The point of this review of history is to note that the arguments with respect to the retention of serious technical competence within the defense establishment are not new. The rhetoric of today is very similar to the rhetoric of 70 years ago. The technologies that were being introduced at that time were certainly less sophisticated than those being introduced today; however, for the times, they were no less revolutionary.
The arguments, which prevailed 70 years ago regarding the retention of the Naval Research Laboratory, are as valid today as they were then. In some sense, we have here a proof of the axiom that the more things change, the more they stay the same. Indeed, I would submit that the argument for retaining serious technical competence in Government is stronger today than it was 70 years ago. The defense of the United States today is far more dependent upon sophisticated complex technology than it has ever been. The Government must be able to sort out which of the competing technologies are truly the ones upon which the defense of the nation should rest. This will involve complex and often intense interaction among Government, Industry and Academia. The Government must retain as Government employees practicing scientists and engineers who are immersed in the development of science and technology around the world and immersed in the culture of national defense. These Government scientists and engineers must have the respect of their counterparts in Industry and Academia if they are to meet their responsibilities of protecting the national interest.

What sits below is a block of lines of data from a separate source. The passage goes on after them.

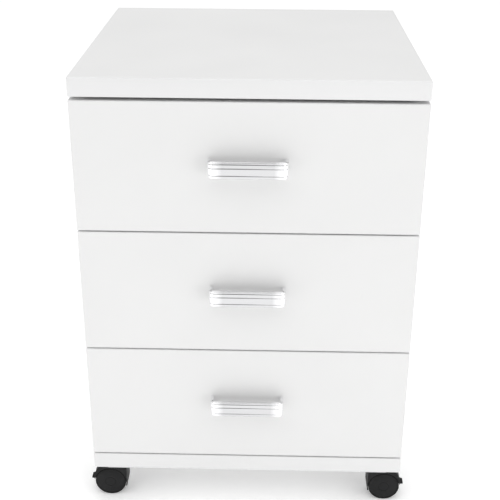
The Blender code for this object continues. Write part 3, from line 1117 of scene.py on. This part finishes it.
@dataclass(frozen=True)
class Slides:
    """The balls and screws of one drawer's pair of slides."""

    name: str
    balls: int = 14
    ball_clearance: float = 0.0001
    screw: Screw = Screw(0.0034, 0.0014)
    screws_at: tuple[float, ...] = (0.09, 0.50, 0.88)  # shares of a member's length

    def race(self, hand: str) -> Form:
        """Two rows of balls between the inner and the outer member's flanges, on the carriage.

        Args:
            hand: left or right.

        Returns:
            The balls, each turned from a half circle.
        """
        carriage_low, carriage_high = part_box(f"{self.name}_slide_carriage_{hand}")
        outer_low, outer_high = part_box(f"{self.name}_slide_outer_{hand}")
        inner_low, inner_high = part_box(f"{self.name}_slide_inner_{hand}")
        radius = (outer_high.z - SHEET - inner_high.z) / 2 - self.ball_clearance
        x = (max(outer_low.x, inner_low.x) + min(outer_high.x, inner_high.x)) / 2
        middle, off = (inner_high.z + inner_low.z) / 2, (outer_high.z - SHEET + inner_high.z) / 2
        half_circle = arc((0.0, 0.0), (radius, radius), -90, 90, 5)
        pitch = (carriage_high.y - carriage_low.y) / self.balls
        form = Form()
        for row in (off, 2 * middle - off):
            for count in range(self.balls):
                y = carriage_low.y + pitch * (count + 0.5)
                form.stack(turned(half_circle, Axis.Y, (x, y, row), 8))
        return form

    def screws(self, member: str, towards_middle: bool) -> Form:
        """Screw heads on the web of one kind of member, on both sides of the drawer.

        Args:
            member: outer or inner.
            towards_middle: Whether the heads point to the cabinet's middle.

        Returns:
            The heads.
        """
        form = Form()
        for hand, sign in HANDS.items():
            low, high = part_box(f"{self.name}_slide_{member}_{hand}")
            towards = -sign if towards_middle else sign
            seat = (high.x if towards < 0 else low.x) + towards * SHEET
            for share in self.screws_at:
                at = (seat, low.y + share * (high.y - low.y), (low.z + high.z) / 2)
                form.stack(self.screw.head(at, Axis.X, towards))
        return form

    def build(self, bench: Bench) -> None:
        """Makes the balls on the carriages, and the screws in the outer and inner members.

        Args:
            bench: Where they are made.
        """
        name, zinc = self.name, [bench.palette.zinc]
        for hand in HANDS:
            bench.piece(f"{name}_balls_{hand}", self.race(hand), zinc, f"{name}_carriages", Slot.ZINC)
        outer, inner = self.screws("outer", True), self.screws("inner", False)
        bench.piece(f"{name}_outer_slide_screws", outer, zinc, "cabinet", Slot.ZINC)
        bench.piece(f"{name}_inner_slide_screws", inner, zinc, f"{name}_drawer", Slot.ZINC)


@dataclass(frozen=True)
class Measured:
    """What a caster takes from the frame: its kingpin and side, and its main sizes about the axle."""

    kingpin: tuple[float, float]
    outboard: int
    trail: float
    radius: float
    width: float
    spread: float
    half_width: float
    inboard: float
    outboard_reach: float
    top: float
    skirt: float


@dataclass(frozen=True)
class Wheel:
    """A caster's wheel: a dished disc with a flush hub cap, and a tread round its rim.

    Depths are from the side that faces the web.
    """

    bore: float = 0.0024
    bore_depth: float = 0.8  # share of the width
    hub: float = 0.0056
    rim: float = 0.0026  # thickness under the tread
    dish: float = 0.0016  # depth
    dish_slopes: tuple[float, float] = (0.0006, 0.0004)  # at the hub and at the rim
    arris: float = 0.0004
    face_in: float = 0.0001  # from the width's end
    cap: float = 0.0067  # radius of the groove round the hub cap
    cap_groove: tuple[float, float] = (0.0003, 0.0004)  # half width and depth
    cap_flat: float = 0.0030
    tread_thick: float = 0.0022
    shoulder: float = 0.0015
    segments: int = 96

    def turn(self, size: Measured, side: int, profile: Sequence[Sequence[float]]) -> Form:
        """A profile turned about the axle.

        Args:
            size: The caster's measures.
            side: -1 or 1, the side of the web along Y.
            profile: Rows of radius and depth.

        Returns:
            The surface.
        """
        rows = np.array(profile)
        rows[:, 1] = side * (size.spread + rows[:, 1])
        return Form().stack(turned(rows, Axis.Y, (size.trail, 0, size.radius), self.segments))

    def disc(self, size: Measured, side: int) -> Form:
        """The disc: a hub, a thin dished wall, a rim that holds the tread, and the hub cap.

        Args:
            size: The caster's measures.
            side: -1 or 1, the side of the web along Y.

        Returns:
            The surface.
        """
        outer, width = size.radius - self.tread_thick, size.width
        wall, face = outer - self.rim, width - self.face_in
        groove, depth = self.cap_groove
        return self.turn(size, side, [
            (0.0, self.bore_depth * width), (self.bore, self.bore_depth * width),
            (self.bore, 0.0), (self.hub, 0.0),
            (self.hub + self.dish_slopes[0], self.dish), (wall - self.dish_slopes[1], self.dish), (wall, 0.0),
            (outer, 0.0), (outer, width - self.arris), (outer - self.arris, width - self.arris / 2),
            (self.cap + groove, face), (self.cap, width - depth), (self.cap - groove, face),
            (self.cap_flat, width), (0.0, width),
        ])

    def tread(self, size: Measured, side: int) -> Form:
        """The tread: a ring with rounded shoulders round the disc.

        Args:
            size: The caster's measures.
            side: -1 or 1, the side of the web along Y.

        Returns:
            The surface.
        """
        width, bore, spot = size.width, size.radius - self.tread_thick, size.radius - self.shoulder
        round_off = (self.shoulder, self.shoulder)
        return self.turn(size, side, [
            (bore, width / 2), (bore, 0.0),
            *arc((spot, self.shoulder), round_off, -90, 0, 6),
            *arc((spot, width - self.shoulder), round_off, 0, 90, 6),
            (bore, width), (bore, width / 2),
        ])


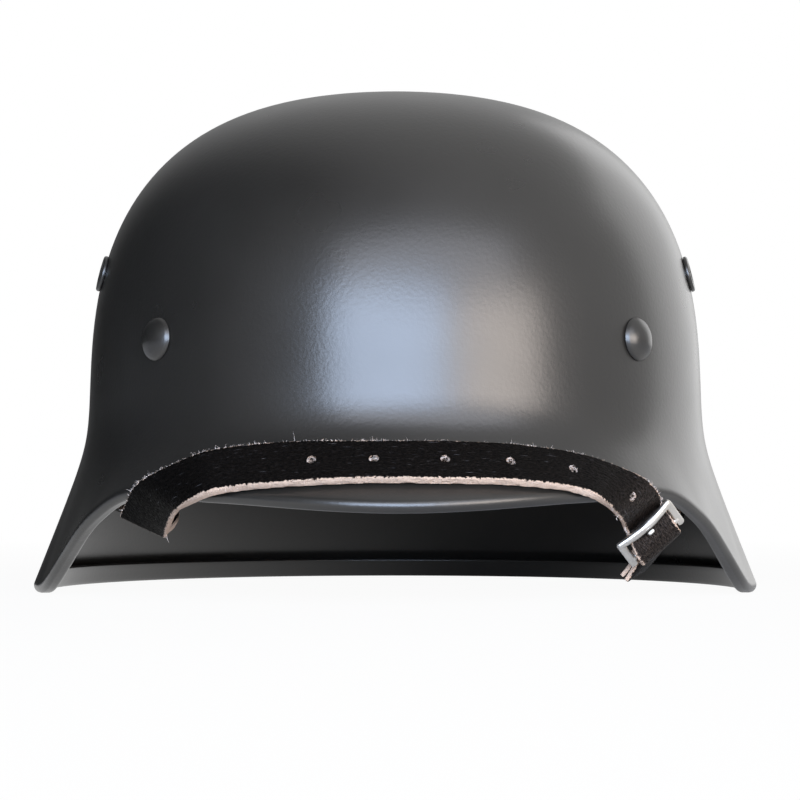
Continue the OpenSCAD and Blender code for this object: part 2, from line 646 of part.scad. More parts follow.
// A strap: a flat band of leather along stations, each with the upper and the lower edge of its
// outer face and its thickness
function upper(s) = [s[0], s[1], s[2]];
function lower(s) = [s[3], s[4], s[5]];
function middle(s) = (upper(s) + lower(s)) / 2;
function strap_run(line, i) = unit(middle(line[min(i + 1, len(line) - 1)])
    - middle(line[max(i - 1, 0)]));
function strap_out(line, i) = unit(cross(lower(line[i]) - upper(line[i]), strap_run(line, i)));
module strap(line) {
    n = len(line);
    points = [for (i = [0 : n - 1]) let (in = -line[i][6] * strap_out(line, i))
        each [upper(line[i]) + in, lower(line[i]) + in, lower(line[i]), upper(line[i])]];
    faces = concat([[3, 2, 1, 0], [for (k = [0 : 3]) (n - 1) * 4 + k]],
        [for (i = [0 : n - 2], k = [0 : 3]) let (
            a = i * 4 + k, b = i * 4 + (k + 1) % 4)
            each [[a, b, b + 4], [a, b + 4, a + 4]]]);
    polyhedron(points, faces, convexity = 6);
}
// Puts children at a place along a strap's line, with +Z out of its outer face
module on_strap(line, place) {
    i = floor(place);
    at = middle(line[i]) * (1 - place + i) + middle(line[i + 1]) * (place - i);
    run = unit(middle(line[i + 1]) - middle(line[i]));
    out = unit(cross(lower(line[i]) - upper(line[i]), run));
    up = cross(out, run);
    multmatrix([[run.x, up.x, out.x, at.x], [run.y, up.y, out.y, at.y],
        [run.z, up.z, out.z, at.z]]) children();
}

// Places near the rim: outwards from the rolled edge and up from the rim's lowest line
function by_rim(azimuth, out, up) = polar(azimuth, edge_r(azimuth) + out, rim_z(azimuth) + up);

// Half of the space between the buckle's sides, in which the strap lies a little aside
side_play = 0.6;
buckle_half = strap_w / 2 + side_play;
strap_aside = 0.25;

// The buckle's frame of reference: its rear bar lies along across_b, and the strap runs along
// run_b from the front bar to the rear bar, with out_b away from the helmet
buckle_at = by_rim(41.8, -2.3, -11.9);
run_b = unit([0.416, 0.777, -0.473]);
across_b = square_to([-0.745, -0.007, -0.667], run_b);
out_b = cross(across_b, run_b);
function by_buckle(along, out) = buckle_at + along * run_b + out * out_b;
function in_buckle(along, out, thickness) = let (
    p = by_buckle(along, out) - strap_aside * across_b)
    concat(p - across_b * strap_w / 2, p + across_b * strap_w / 2, thickness);
module on_buckle() {
    multmatrix([[across_b.x, run_b.x, out_b.x, buckle_at.x],
        [across_b.y, run_b.y, out_b.y, buckle_at.y],
        [across_b.z, run_b.z, out_b.z, buckle_at.z]]) children();
}

// The strap's line over the visor: azimuth, height above the visor's edge and extra lift of its
// upper edge, then the azimuth and height of its lower edge
visor_line = [[-28.3, 12.3, 4.4, -23.8, 4.5], [-24.5, 15.1, 3.2, -21, 5.5],
    [-19.8, 17.1, 1.9, -17.2, 6.5], [-13.8, 18.5, 0.9, -12.1, 7.3], [-6.9, 19.1, 0, -6.2, 7.7],
    [0, 19.1, 0, 0, 7.8], [6.7, 19.1, 0, 6, 7.7], [14.9, 18.5, 0, 13.4, 7.4],
    [19.1, 17.7, 0, 16.8, 6.9], [23.6, 16.4, 0.3, 20.3, 6.3], [27.9, 14.4, 0.6, 23.6, 5.5],
    [31.1, 11.4, 1.5, 26.2, 3.8]];
function off_visor(azimuth, above, lift) = wall_at(azimuth, visor_z + above)
    + (strap_lift + strap_t + lift) * wall_out(azimuth, visor_z + above);
// The strap's corners beside the rim: azimuth, out and up of the upper edge, then of the lower
left_corner = [[-44.8, 1.5, -4.8, -38.5, -6.8, -11.8], [-42, 3.6, -0.9, -36.3, -3.6, -9.9],
    [-39.2, 5.5, 3.3, -34, 0.2, -7.3], [-35.5, 5.4, 7.4, -31.2, 3, -3.4]];
right_corner = [[35.2, 4.2, 6.9, 29.4, 3.8, 0], [38, 5, 2.9, 32.6, 1.1, -5.4]];
function at_corner(c) = concat(by_rim(c[0], c[1], c[2]), by_rim(c[3], c[4], c[5]), strap_t);
// Layers at the rear bar: the short strap's loop lies on the bar, the long strap on the loop
over_rear = buckle_rear_r + loop_gap + loop_t + lie_gap + strap_tip_t;
under_front = -(buckle_bar_h / 2 + lie_gap);
stub_turn = 39;
stub_length = 8;
side_step = loop_t + 0.1 + lie_gap + strap_tip_t;
function along_stub(s, out) = let (
    p = by_buckle(s * cos(stub_turn) + out * sin(stub_turn),
        -s * sin(stub_turn) + out * cos(stub_turn)))
    concat(p - across_b * strap_w / 2, p + across_b * strap_w / 2, strap_tip_t);
front_line = concat(
    [for (c = left_corner) at_corner(c)],
    [for (v = visor_line) concat(off_visor(v[0], v[1], v[2]), off_visor(v[3], v[4], 0), strap_t)],
    [for (c = right_corner) at_corner(c)],
    [in_buckle(-buckle_pitch - 2, under_front, strap_t * 0.8),
    in_buckle(-buckle_pitch + 0.6, under_front, strap_tip_t),
    in_buckle(-buckle_pitch + 3, 1.2, strap_tip_t),
    in_buckle(-buckle_pitch + 5.6, 3.6, strap_tip_t),
    in_buckle(-1.2, over_rear - 0.1, strap_tip_t),
    in_buckle(over_rear * sin(18), over_rear * cos(18), strap_tip_t),
    along_stub(over_rear * 0.2, over_rear * 0.98),
    along_stub(over_rear * 0.8, side_step + 0.9),
    along_stub(stub_length - 1, side_step)]);
front_steps = through(front_line, 3);
// Places of the holes along the strap, and the bore that the tongue passes through
hole_places = [21.5, 25.5, 29.9, 33.6, 40.8, 49.3];
tongue_hole_w = 3.2;
tongue_hole_h = 3.5;
module chinstrap_front() {
    color(black_leather) difference() {
        strap(front_steps);
        for (place = hole_places) on_strap(front_steps, place)
            translate([0, 0, -strap_t - 0.7]) cylinder(h = strap_t + 1.7, r = strap_hole_r, $fn = 24);
        on_buckle() translate([0, -buckle_pitch + 3.2, 1.3])
            cube([tongue_hole_w, 5.4, tongue_hole_h], center = true);
    }
}

// The inner runs of the strap, from each bale's loop to the fold and to the buckle
function bale_point(side, up, out) = let (
    at = oval(side * bale_azimuth, bracket_inset), n = oval_out(side * bale_azimuth, bracket_inset))
    [at.x + n.x * out, at.y + n.y * out, knuckle_z + up];
loop_end = -bale_drop - loop_drop;
function bale_run(side) = let (n = oval_out(side * bale_azimuth, bracket_inset))
    [-n.y, n.x, 0];
function tail(side, start, start_run, start_across) = let (
    end = bale_point(side, loop_end - 0.6, strap_t / 2), end_across = side * bale_run(side),
    p = [start, start + start_run, end + [-side * 2, -9, -11], end])
    [for (i = [0 : 14]) let (u = i / 14, s = 3 * u ^ 2 - 2 * u ^ 3,
        mid = bezier(p, u), a = unit(start_across * (1 - s) - end_across * s) * strap_w / 2)
        concat(mid - a, mid + a, strap_t)];
module strap_tail_left() {
    fold = left_corner[0];
    start = middle(at_corner(fold));
    across = unit(lower(at_corner(fold)) - upper(at_corner(fold)));
    color(black_leather) strap(tail(-1, start + [0.8, 3.2, 1.8], [2, 18, 4], across));
}
module strap_tail_right() {
    start = middle(along_stub(stub_length + 0.6, strap_t / 2));
    color(black_leather) strap(tail(1, start, [-1.5, 9, -3.5], across_b));
}

// The short strap's loop round the buckle's rear bar, slotted in the middle for the tongue
module buckle_loop() {
    color(black_leather) on_buckle() difference() {
        rotate([0, 90, 0]) rotate([0, 0, 90]) linear_extrude(strap_w, center = true)
            rotate([0, 0, 90 - stub_turn]) loop_shape(buckle_rear_r, stub_length, loop_t);
        translate([0, -1, 0]) cube([tongue_w + 2 * lie_gap, 7.6, 12], center = true);
    }
}

// The buckle: flat sides, a rounded front bar that bulges outwards, and a round rear bar
buckle_tail = 2.6;
module buckle_frame() {
    half = buckle_half + buckle_side;
    color(alloy) on_buckle() union() {
        rotate([0, 90, 0]) cylinder(h = 2 * buckle_half + 2, r = buckle_rear_r, center = true,
            $fn = 32);
        translate([0, -buckle_pitch, 0]) rotate([0, 90, 0]) rotate([0, 0, 90])
            linear_extrude(2 * half - 1.6, center = true)
                resize([buckle_bar_w, buckle_bar_h]) circle(r = buckle_bar_h / 2, $fn = 32);
        for (x = [-1, 1]) translate([x * (buckle_half + buckle_side / 2),
            (buckle_tail - buckle_pitch) / 2, 0]) linear_extrude(buckle_t, center = true)
            offset(r = 0.9, $fn = 24) square(
                [buckle_side - 1.8, buckle_pitch + buckle_tail - 0.6], center = true);
    }
}

// The tongue: an eye round the rear bar and a bar that comes through the strap's hole and rests
// against the front bar
module buckle_tongue() {
    eye = buckle_rear_r + run_gap;
    rest = buckle_bar_h / 2;
    ends = -buckle_pitch + buckle_bar_w / 2;
    color(alloy) on_buckle() rotate([0, 90, 0]) rotate([0, 0, 90]) difference() {
        union() {
            cylinder(h = tongue_w, r = eye + tongue_eye, center = true, $fn = 40);
            linear_extrude(tongue_w, center = true) polygon([
                [-eye - 0.3, -0.75], [ends + 2.2, -0.1], [ends - 0.4, rest + 0.1],
                [ends - 0.9, rest + 0.5], [ends - 0.7, rest + tongue_t],
                [ends + 0.3, rest + tongue_t], [ends + 2.6, tongue_t - 0.4],
                [-eye - 0.3, tongue_t - 0.4]]);
        }
        cylinder(h = tongue_w + 2, r = eye, center = true, $fn = 40);
    }
}

module placed() {
    translate([0, origin_shift, 0]) children();
}
placed() shell();
placed() vent_bushing(-1);  // vent_bushing_left
placed() vent_bushing(1);  // vent_bushing_right
placed() vent_washer(-1);  // vent_washer_left
placed() vent_washer(1);  // vent_washer_right
placed() liner_pin(pin_spots[0]);  // liner_pin_front_left
placed() liner_pin(pin_spots[1]);  // liner_pin_front_right
placed() liner_pin(pin_spots[2]);  // liner_pin_rear
placed() pin_washers();
placed() outer_band();
placed() inner_band();
placed() leaf_springs();
placed() spring_rivets();
placed() felt_pad();
placed() liner_leather();
placed() drawstring();
placed() leather_rivets();
placed() bale_bracket(-1);  // bale_bracket_left
placed() bale_bracket(1);  // bale_bracket_right
placed() bracket_rivets();
placed() bale(-1);  // bale_left
placed() bale(1);  // bale_right
placed() strap_loop(-1);  // strap_loop_left
placed() strap_loop(1);  // strap_loop_right
placed() strap_stud(-1);  // strap_stud_left
placed() strap_stud(1);  // strap_stud_right
placed() strap_tail_left();
placed() strap_tail_right();
placed() chinstrap_front();
placed() buckle_loop();
placed() buckle_frame();
placed() buckle_tongue();
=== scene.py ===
# Pressed steel helmet: surfaces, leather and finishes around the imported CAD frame
import math
import bmesh
import bpy
import numpy as np
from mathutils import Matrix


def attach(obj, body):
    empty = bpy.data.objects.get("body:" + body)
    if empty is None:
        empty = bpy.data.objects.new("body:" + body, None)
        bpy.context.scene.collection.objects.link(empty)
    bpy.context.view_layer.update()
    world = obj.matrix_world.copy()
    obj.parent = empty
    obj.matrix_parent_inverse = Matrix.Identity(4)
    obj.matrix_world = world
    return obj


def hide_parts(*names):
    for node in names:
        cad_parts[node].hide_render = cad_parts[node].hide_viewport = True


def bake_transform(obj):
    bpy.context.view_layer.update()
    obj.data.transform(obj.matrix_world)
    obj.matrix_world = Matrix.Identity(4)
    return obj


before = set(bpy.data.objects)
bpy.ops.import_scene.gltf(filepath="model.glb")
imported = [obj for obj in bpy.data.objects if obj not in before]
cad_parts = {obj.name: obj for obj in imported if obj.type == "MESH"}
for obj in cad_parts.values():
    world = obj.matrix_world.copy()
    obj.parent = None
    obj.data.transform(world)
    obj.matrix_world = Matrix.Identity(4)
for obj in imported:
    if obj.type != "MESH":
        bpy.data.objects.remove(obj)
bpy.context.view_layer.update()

print("frame loaded")

# shapes are worked out in mm in the source's own frame, and addPiece takes them into metres
shift = np.array([0.0, -5.5, 0.0])  # the source moves everything by this, in mm
sideName = {-1: "Left", 1: "Right"}


def toLinear(hexCode):
    # sRGB to linear: a channel c becomes ((c + 0.055) / 1.055) to the power 2.4
    channels = [int(hexCode[i:i + 2], 16) / 255 for i in (1, 3, 5)]
    return [((c + 0.055) / 1.055) ** 2.4 if c > 0.04045 else c / 12.92 for c in channels] + [1.0]


def addNode(tree, kind, inputs=None, **settings):
    node = tree.nodes.new("ShaderNode" + kind)
    for key, value in settings.items():
        setattr(node, key, value)
    for key, value in (inputs or {}).items():
        if isinstance(value, bpy.types.NodeSocket):
            tree.links.new(value, node.inputs[key])
        else:
            node.inputs[key].default_value = value
    return node


def calculate(tree, operation, *values):
    return addNode(tree, "Math", dict(enumerate(values)), operation=operation).outputs[0]


def coordinates(tree, kind="Object"):
    return addNode(tree, "TexCoord").outputs[kind]


def spread(tree, value, low, high, least=0.0, most=1.0, **settings):
    # goes from least to most while the value goes from low to high
    return addNode(tree, "MapRange", {"Value": value, "From Min": low, "From Max": high,
                                      "To Min": least, "To Max": most}, **settings).outputs[0]


def unit(v):
    return v / np.linalg.norm(v, axis=-1, keepdims=True)


def around(steps):
    return np.linspace(0, 2 * np.pi, steps, endpoint=False)


def outward(ahead):
    # the direction square to a section's way ahead, to its right
    return unit(np.stack([ahead[..., 1], -ahead[..., 0]], -1))


def eased(u):
    # a smooth step from 0 to 1: three times the square less twice the cube
    return 3 * u ** 2 - 2 * u ** 3


def roundedBox(left, low, right, high, radius, steps):
    # a rectangle with round corners, each from its first side to its second
    turn = np.linspace(0, np.pi / 2, steps)
    corners = ((right - radius, high - radius), (left + radius, high - radius),
               (left + radius, low + radius), (right - radius, low + radius))
    return np.concatenate([np.column_stack([x + radius * np.cos(turn + k * np.pi / 2),
                                            y + radius * np.sin(turn + k * np.pi / 2)])
                           for k, (x, y) in enumerate(corners)])


def gridFaces(rows, columns, wrapRows=False, wrapColumns=False):
    # cell (i, j) of a grid joins its four corners, and a wrapped grid joins last to first
    i, j = np.meshgrid(np.arange(rows - (not wrapRows)), np.arange(columns - (not wrapColumns)),
                       indexing="ij")
    i, j = i.ravel(), j.ravel()
    iNext, jNext = (i + 1) % rows, (j + 1) % columns
    return np.column_stack([i * columns + j, iNext * columns + j,
                            iNext * columns + jNext, i * columns + jNext])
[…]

I'm not going to repeat here the litany of problems confronting the Government with respect to the retention of in-house competence. These deal with personnel issues, procurement issues and facilities issues and have been documented in well over 100 blue ribbon studies since the 1960's. In some fundamental sense, they deal with the governance under which these establishments operate. While most of the recommendations of these studies have never been implemented, we have succeeded, at least in the case in NRL, in retaining a highly viable workforce which today can compete intellectually and authoritatively with any collection of scientists and engineers in the country. There is, however, a new development which has me especially worried. That development is an increasing reluctance on the part of program managers to allow Government-furnished equipment to have a role in their acquisition programs. Think back over NRL's great achievements: HF communications, radar, the first reconnaissance satellite, the Global Positioning System, inverse synthetic aperture radar, the tools for the determination of the structure of matter, specific emitter identification and many others. These were achievements that changed the paradigm for the conduct of modern warfare. Each and every one of them involved the introduction of Government-furnished equipment at some point in their evolution. What would have happened had we been prohibited from actually getting the results of our work into the acquisition pipeline? The consequences are scary to think about. I suggest, however, that they deserve some serious thought before we commit a potentially fatal error with respect to the retention of world-class in-house competence; and with respect to the issue that is the focus of your attention, namely, to accelerate the identification, maturation and transition of advanced technology to our armed forces. I can assure you that world-class scientists and engineers will not work for the Naval Research Laboratory once they become convinced that the product of their labors will be precluded from practical application.
My thoughts have focused principally on NRL. I expect, however, that many of them would apply more broadly to other R&D Laboratories and to headquarters activities such as the Office of Naval Research and the Naval Systems Commands. I offer these thoughts for your consideration and thank you very much for the opportunity to address you.